Growing up in Kenya and training with some of the fastest middle distance racers in the world, Henry Wanyoike seemed destined for track greatness. Then, tragedy struck. One night in May 1995, Wanyoike, just 20 years old, suffered a stroke in his sleep. ”I went to bed a normal person, the following day I found myself in darkness,” he tells Intaward. Wanyoike didn’t let the disability get in the way of his dreams, however. He continued running across the hillsides of Kenya, but this time he was connected by a tether to a guide – a very fast guide. Wanyoike struggled to find someone fast enough to keep up. In 2000, the training paid off as he won gold in the 5,000 meters at the Paralympic games. His time of 2:31:31 at the 2005 Hamburg Marathon is still a world record for blind runners.

Simon Wheatcroft

Most blind runners must run tugged along by guides. Not Simon Wheatcroft, at least not all the time. By memorizing his route, and with the help of audio cues provided by the smartphone app RunKeeper, the 30-year-old Brit has miraculously learned to run by himself.
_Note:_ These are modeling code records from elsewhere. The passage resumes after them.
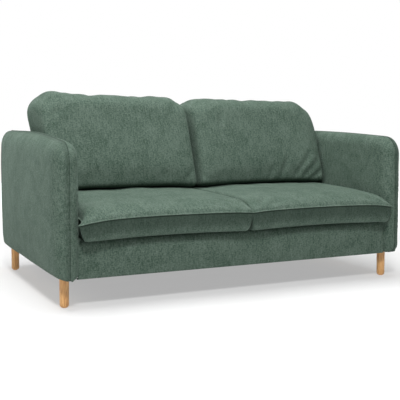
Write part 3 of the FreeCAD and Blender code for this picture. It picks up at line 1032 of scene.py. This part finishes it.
@dataclass
class Cushion:
    """A loose cushion: two panels sewn together and closed by a lip.

    Its kind starts the names of its nodes, its piece and its body.
    """

    side: Side
    lip: tuple[Ring, ...] = ()
    first_seed: int = 0
    kind: str = ""

    @property
    def seed(self) -> int:
        """Picks the cushion's ripples."""
        return self.first_seed + self.side.value

    @property
    def box(self) -> tuple[Vector, Vector]:
        """Low and high corners of the cushion's cover."""
        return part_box(f"{self.kind}_cover_{self.side.tag}")

    def sew(self, panels: tuple[Array, Array], facing: Array, apart: Pair, groove: Array,
            fill: float) -> None:
        """Part the panels' shared border for the lip and make the cover.

        Args:
            panels: both grids.
            facing: which way the first panel faces.
            apart: how far the first border moves that way, and the second one back.
            groove: painted shade along the second panel's border beside the lip.
            fill: how full the cushion is.
        """
        rim = rim_of(*panels[0].shape[:2])
        borders = [panel.reshape(-1, 3) for panel in panels]
        middle = 0.5 * (borders[0][rim] + borders[1][rim])
        borders[0][rim] = middle + facing * apart[0]
        borders[1][rim] = middle - facing * apart[1]
        kind, tag = self.kind, self.side.tag
        nodes = (f"{kind}_cover_{tag}", f"{kind}_filling_{tag}")
        pad = Pad(*panels, self.lip, groove, facing)
        Piece(f"{kind}_{tag}_cover", f"{kind}_{tag}", "upholstery", nodes, fill).make(*pad.mesh())

    @staticmethod
    def anchored(x: float, across: float, y: float, along: float,
                 lines: tuple[Crease, ...]) -> list[Crease]:
        """Creases whose places are measured from a corner.

        Args:
            x: the corner's first coordinate.
            across: 1 or -1, the way of a crease's first places.
            y: its second coordinate.
            along: the way of the second places.
            lines: the creases.

        Returns:
            Lines for folds.
        """
        return [(x + across * a, y + along * b, x + across * c, y + along * d, depth, width)
                for a, b, c, d, depth, width in lines]


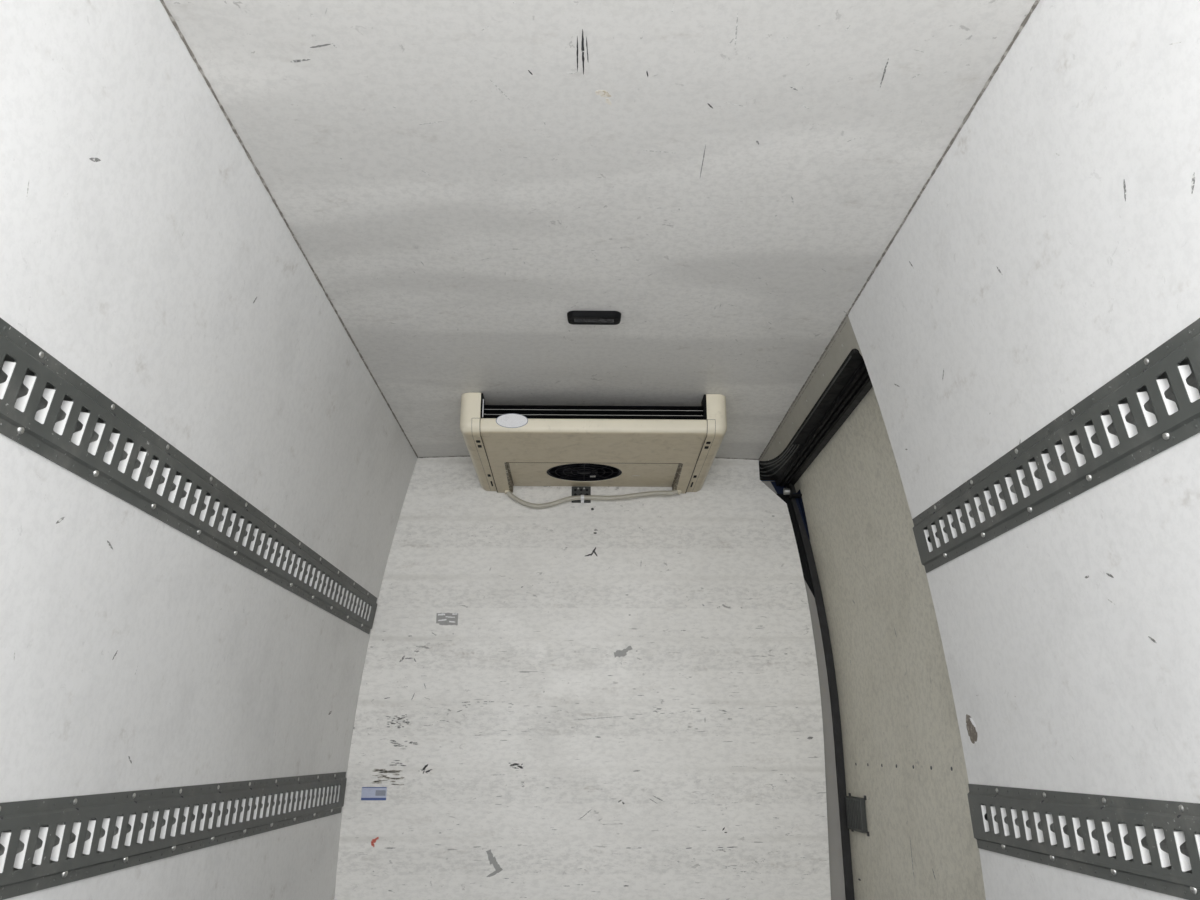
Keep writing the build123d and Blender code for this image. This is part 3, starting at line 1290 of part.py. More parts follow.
ROOF_GUARD_RINGS = ((ROOF_FAN_OPENING + 12, 20), (150, 4), (110, 4), (70, 4))
ROOF_ROTOR_DROP = 60
for side, hand in ((-1, "left"), (1, "right")):
    deck = Plane(origin=(side * ROOF_FAN_X, ROOF_UNIT_Y, FLOOR_Z + roof_unit_top))
    guard = fan_guard(deck, ROOF_GUARD_RINGS, hub_radius=46, thickness=4)
    keep(guard, f"roof_fan_guard_{hand}")
    rotor = fan_rotor(
        deck.offset(-ROOF_ROTOR_DROP),
        hub_radius=50,
        hub_height=44,
        radius=ROOF_FAN_RADIUS,
        blades=6,
        chord=80,
        pitch=24,
    )
    keep(rotor, f"roof_fan_{hand}")
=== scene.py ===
import logging
import math
import random
from dataclasses import dataclass
from enum import Enum
from typing import Callable, Sequence

import bmesh
import bpy
from mathutils import Matrix, Vector
from mathutils.geometry import tessellate_polygon


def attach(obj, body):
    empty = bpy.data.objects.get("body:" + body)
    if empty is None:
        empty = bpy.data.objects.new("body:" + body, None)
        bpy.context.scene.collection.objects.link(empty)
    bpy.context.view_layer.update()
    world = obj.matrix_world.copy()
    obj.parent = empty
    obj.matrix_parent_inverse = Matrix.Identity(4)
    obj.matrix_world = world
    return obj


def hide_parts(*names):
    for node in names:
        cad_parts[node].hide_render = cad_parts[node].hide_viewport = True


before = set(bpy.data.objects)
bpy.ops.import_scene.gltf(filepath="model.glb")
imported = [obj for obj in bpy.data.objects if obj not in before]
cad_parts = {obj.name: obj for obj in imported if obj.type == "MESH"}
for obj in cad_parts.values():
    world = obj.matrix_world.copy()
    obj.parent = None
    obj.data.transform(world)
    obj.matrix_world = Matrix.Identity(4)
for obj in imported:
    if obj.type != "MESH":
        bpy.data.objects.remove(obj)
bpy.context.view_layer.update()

Tone = tuple[float, float, float]
Flat = tuple[float, float]
Socket = bpy.types.NodeSocket

FLOOR_Z = 0.220
FRONT = 1.600
REAR = -1.600
BODY = "load_body"
SMOOTH_ANGLE = math.radians(32)
HEAD_SINK = 0.0006
FULL_TURN = 2 * math.pi


class Side(Enum):
    """Side of the body on which a piece stands."""

    LEFT = -1
    RIGHT = 1

    @property
    def word(self) -> str:
        """The side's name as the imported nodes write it."""
        return self.name.lower()


@dataclass(frozen=True)
class WallCurve:
    """Side wall in section: upright up to a height, then an arc that leans in."""

    half_width: float
    lean_start: float
    radius: float

    def reach(self, height: float) -> float:
        """Half width at a height above the load floor."""
        rise = max(height - self.lean_start, 0.0)
        return self.half_width - self.radius + math.sqrt(self.radius**2 - rise**2)

    def inward(self, side: Side, height: float) -> Vector:
        """Direction from the wall into the load space at a height."""
        tilt = math.asin(max(height - self.lean_start, 0.0) / self.radius)
        return Vector((-side.value * math.cos(tilt), 0.0, -math.sin(tilt)))

    def upward(self, side: Side, height: float) -> Vector:
        """Direction up along the wall at a height."""
        inward = self.inward(side, height)
        return Vector((side.value * inward.z, 0.0, abs(inward.x)))

    def spot(self, side: Side, y: float, height: float, lift: float = 0.0) -> Vector:
        """Point on the wall, lifted into the load space.

        Args:
            side: Wall on which the point lies.
            y: Place along the body.
            height: Height above the load floor.
            lift: Distance off the wall.

        Returns:
            The point in the body's frame.
        """
        foot = above_floor(side.value * self.reach(height), y, height)
        return foot + self.inward(side, height) * lift


LINING = WallCurve(0.837, 0.350, 5.840)
BODY_INNER = WallCurve(0.895, 0.766, 4.000)
BODY_OUTER = WallCurve(0.980, 0.766, 4.085)
CEILING_EDGE = LINING.reach(1.800)
CEILING_CAMBER = 0.015


def ceiling_height(x: float) -> float:
    """Height of the arched ceiling's face at x."""
    return FLOOR_Z + 1.800 + CEILING_CAMBER * (1.0 - (x / CEILING_EDGE) ** 2)


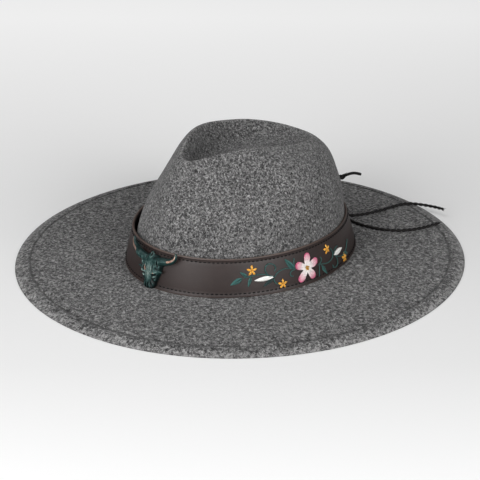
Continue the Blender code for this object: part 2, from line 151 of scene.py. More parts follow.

In 2011, he came up just short of completing the 100-mile Cotswold ultramarathon. “DNF at mile 83. Legs fell apart could no longer stand. Amazing experience and will be competing in more ultras,” he tweeted from his Twitter account, “@moochoo.” This past summer he carried the Olympic torch through his hometown. ”I can’t hide from the fact I’m blind, but, at the same time, I would rather compete with everybody else and not be put into a special section,” he told The Guardian earlier this year. “Being visually impaired doesn’t mean you can’t run.”